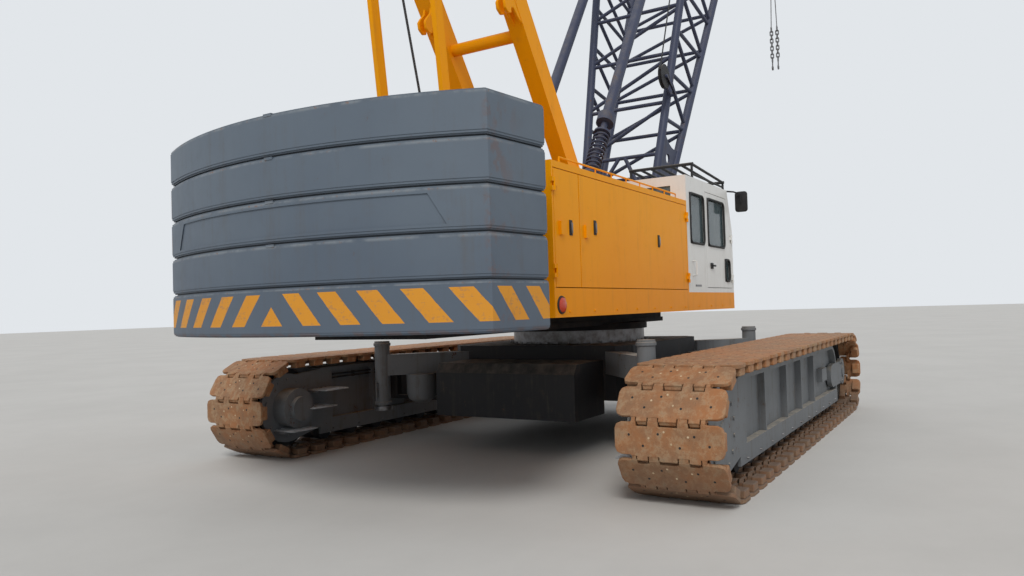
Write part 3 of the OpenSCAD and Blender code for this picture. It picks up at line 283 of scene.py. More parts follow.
class Net(Tree):
    """The node tree of one finish, with short names for the nodes that finishes use."""

    def __init__(self, name: str) -> None:
        """Starts an empty material of this name."""
        self.material = bpy.data.materials.new(name)
        super().__init__(self.material)
        self.place = self.make("ShaderNodeTexCoord", {}, {}, "Object")
        axes = self.node("ShaderNodeSeparateXYZ", {}, {0: self.place})
        self.x, self.y, self.z = (Signal(self, socket) for socket in axes.outputs)

    def stretched(self, *scale: float) -> Signal:
        """The place on the surface, scaled along each axis."""
        return self.make("ShaderNodeMapping", {}, {0: self.place, 3: scale})

    def noise(self, scale: float, detail: float = 3.0, rough: float = 0.55,
              place: Optional[Signal] = None) -> Signal:
        """Soft noise from 0 to 1 with so many patches a metre."""
        inputs = {"Vector": place or self.place, "Scale": scale, "Detail": detail,
                  "Roughness": rough}
        return self.make("ShaderNodeTexNoise", {}, inputs)

    def blend(self, share: Number, first: Union[Colour, Signal],
              second: Union[Colour, Signal]) -> Signal:
        """A colour between two."""
        settings = {"data_type": "RGBA", "blend_type": "MIX", "clamp_factor": True}
        return self.make("ShaderNodeMix", settings, {0: share, 6: first, 7: second}, 2)

    def facing_up(self) -> Signal:
        """How far the surface faces up, from -1 to 1."""
        normal = self.make("ShaderNodeTexCoord", {}, {}, "Normal")
        return self.make("ShaderNodeSeparateXYZ", {}, {0: normal}, 2)

    def bump(self, height: Signal, distance: float, strength: float = 1.0) -> Signal:
        """A normal that follows a height."""
        inputs = {"Strength": strength, "Distance": distance, "Height": height}
        return self.make("ShaderNodeBump", {}, inputs)

    def surface(self, **sockets: Union[float, Colour, Signal]) -> bpy.types.Material:
        """Ends the net in one shader.

        Args:
            sockets: Values or signals by the shader's socket names, with _ for a space.

        Returns:
            The finished material.
        """
        inputs = {key.replace("_", " "): value for key, value in sockets.items()}
        shader = self.make("ShaderNodeBsdfPrincipled", {}, inputs)
        self.node("ShaderNodeOutputMaterial", {}, {0: shader})
        return self.material


@dataclass(frozen=True)
class Paint:
    """Painted steel, paler towards the top as painted light, with random tone, dust and chips."""

    name: str
    colour: Colour
    top_lit_and_mottled: Colour
    grime: Colour = linear(92, 84, 74)
    primer: Colour = linear(96, 62, 44)
    dust_colour: Colour = linear(176, 166, 150)
    roughness: float = 0.42
    fade: float = 0.35
    dirt: float = 0.35
    chips: float = 0.3
    streaks: float = 0.25
    top_light_low: float = 1.6
    top_light_high: float = 3.0
    gloss: float = 0.3
    relief: float = 0.0012

    def coat(self, net: Net) -> tuple[Signal, Signal, Signal]:
        """The paint's colour, roughness and height.

        Args:
            net: The net that the nodes go into.

        Returns:
            Colour, roughness and height as signals.
        """
        cloud = net.noise(0.9, 4.0, 0.6)
        mottled = net.noise(7.0, 4.0, 0.65)
        fine = net.noise(60.0, 2.0, 0.6)
        runs = net.noise(1.0, 5.0, 0.7, net.stretched(9.0, 9.0, 0.55))
        # Painted light: paler towards the top, between two heights; the cloud noise adds random
        # tone.
        sun = (net.z + (cloud - 0.5) * 0.5).step(self.top_light_low, self.top_light_high) * self.fade
        colour = net.blend((sun + (cloud - 0.5) * 0.5).most(0.0), self.colour, self.top_lit_and_mottled)
        colour = net.blend(runs.step(0.52, 0.78) * self.streaks, colour, self.grime)
        colour = net.blend((mottled * runs).step(0.24, 0.5) * self.dirt, colour, self.grime)
        dust = net.facing_up().step(0.3, 0.95) * mottled.step(0.2, 0.75)
        colour = net.blend(dust * self.dirt * 1.6, colour, self.dust_colour)
        start = 0.66 - 0.1 * self.chips
        chip = (mottled * 0.6 + fine * 0.4).step(start, start + 0.03)
        colour = net.blend(chip * min(1.0, 3 * self.chips), colour, self.primer)
        rough = mottled * 0.18 + runs * 0.1 + dust * 0.25 + (self.roughness - 0.12)
        height = fine * 0.3 + mottled * 0.4 - chip * 0.5
        return colour, rough, height

    def marked(self, net: Net, colour: Signal, rough: Signal) -> tuple[Signal, Signal]:
        """Colour and roughness with the marks of this paint; plain paint has none."""
        return colour, rough

    def material(self) -> bpy.types.Material:
        """The finished paint."""
        net = Net(self.name)
        colour, rough, height = self.coat(net)
        colour, rough = self.marked(net, colour, rough)
        return net.surface(Base_Color=colour, Roughness=rough, Specular_IOR_Level=self.gloss,
                           Normal=net.bump(height, self.relief, 0.6))


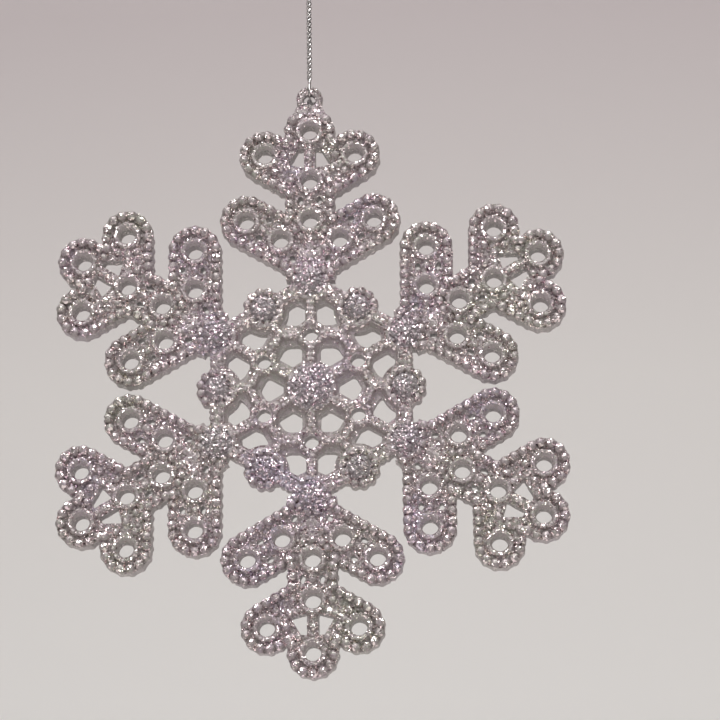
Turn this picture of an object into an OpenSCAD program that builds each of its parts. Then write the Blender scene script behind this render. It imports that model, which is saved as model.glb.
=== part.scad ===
// Glitter lace snowflake ornament with a hanging cord.
// Millimetres. +Z is up, +X is right, the front faces -Y.
// The origin is the inside top of the cord's hanging loop.

/* [Snowflake] */
// Span from tip to tip across two opposite arms
span = 124; // [100:1:160]
// Depth of the moulding at its rims and collars, front to back
depth = 6.2; // [5:0.1:8]
// Depth of the recessed web between the rims
web_depth = 3.8; // [2.5:0.1:4.2]
// Diameter of the round lace holes in the arms
hole_d = 3.8; // [3:0.05:4.4]
// Width of the raised rim round each branch
rim_w = 1.9; // [1.2:0.1:2.3]
// Wall of the raised collar round each lace hole
collar_w = 0.75; // [0.4:0.05:1]

/* [Hub] */
// Width of the lattice bars
bar_w = 3.9; // [2.8:0.1:4.2]
// Width of the bars that tie each neck to its buttons
neck_bar_w = 2.9; // [2:0.1:3.2]
// Depth of the lattice bars, front to back
bar_depth = 5.2; // [4:0.1:5.4]
// Diameter of the small ring holes in the lattice
ring_hole_d = 3.3; // [2:0.1:3.8]
// Depth of each dome at its crown, front to back
dome_depth = 8; // [6.5:0.1:10]

/* [Eyelet] */
// Diameter of the hole that the cord runs through
eyelet_hole_d = 2.6; // [2.4:0.05:3]
// Wall of the eyelet ring
eyelet_wall = 1.5; // [1.2:0.05:1.8]
// Depth of the eyelet ring, front to back
eyelet_depth = 2.2; // [1.6:0.1:2.2]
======
— WHAT NEEDS TO BE DONE —
Set down each line of the material verbatim, from the first line through the line that contains "node tree of".

— EXERCISE ANSWER —
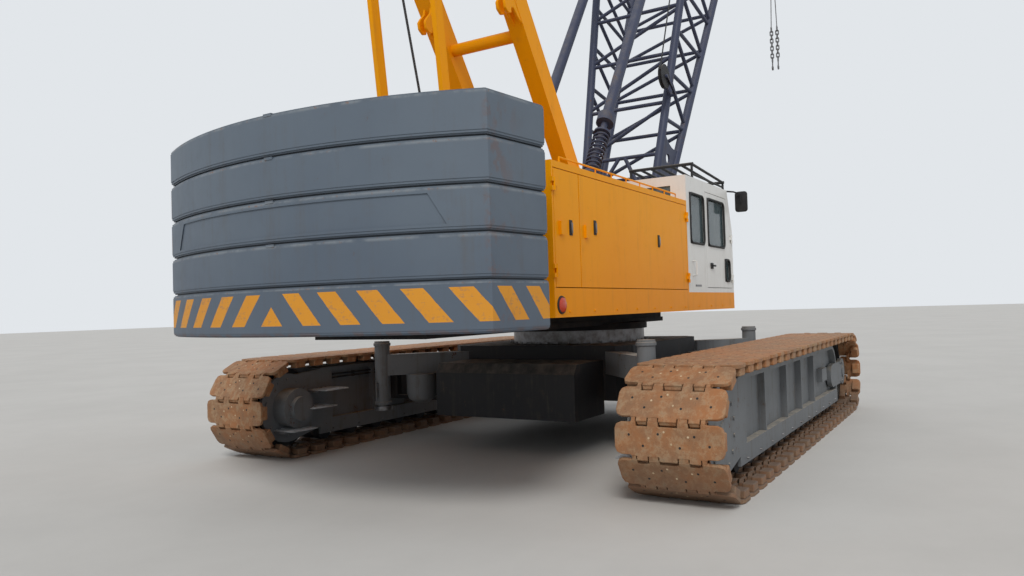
Write part 3 of the OpenSCAD and Blender code for this picture. It picks up at line 283 of scene.py. More parts follow.
class Net(Tree):
    """The node tree of one finish, with short names for the nodes that finishes use."""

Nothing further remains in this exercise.